While the government's massive plan to inject capital into banks, buy up souring assets, and guarantee bank debt has produced some tentative signs of healing in the credit markets, it also appears to be driving fixed mortgage rates sharply higher.
From the Mortgage Bankers Association's Weekly Mortgage Applications Survey for the week ending October 10:
The average contract interest rate for 30-year fixed-rate mortgages increased to 6.47 percent from 5.99 percent, with points increasing to 1.14 from 1.09 (including the origination fee) for 80 percent loan-to-value (LTV) ratio loans.
The sharp increase in rates is linked to a jump in government debt yields. "The yield on the 10-year treasury note—the benchmark for 30-year fixed mortgage rate—moved up about 40 basis points over the course of the week," said a statement by Orawin Velz, the MBA's associate vice president of economic forecasting, that accompanied the report.

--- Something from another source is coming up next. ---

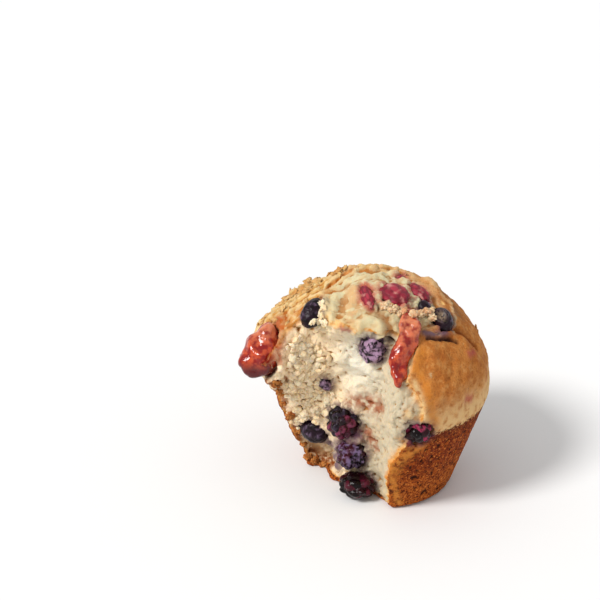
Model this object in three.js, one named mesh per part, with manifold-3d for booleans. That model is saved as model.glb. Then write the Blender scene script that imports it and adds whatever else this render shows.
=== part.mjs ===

So why is the yield increasing? Look no further than the government's $700 billion plan to save the financial system, says Mike Larson, an analyst with Weiss Research. "Bond traders aren't stupid," Larson says. "They are looking at this and saying: 'Who is going to foot this bill?' And it is going to be from selling treasuries." (Additional supply of treasuries works to push their yields higher.)
"It's something that not a lot of people are talking about—and certainly Secretary Paulson's not talking about it—but certainly what they are doing has so far been somewhat counterproductive in terms of what it means for the cost of a generic 30-year, fixed-rate mortgage," Larson says. "It kind of goes back to the idea that there is no free lunch."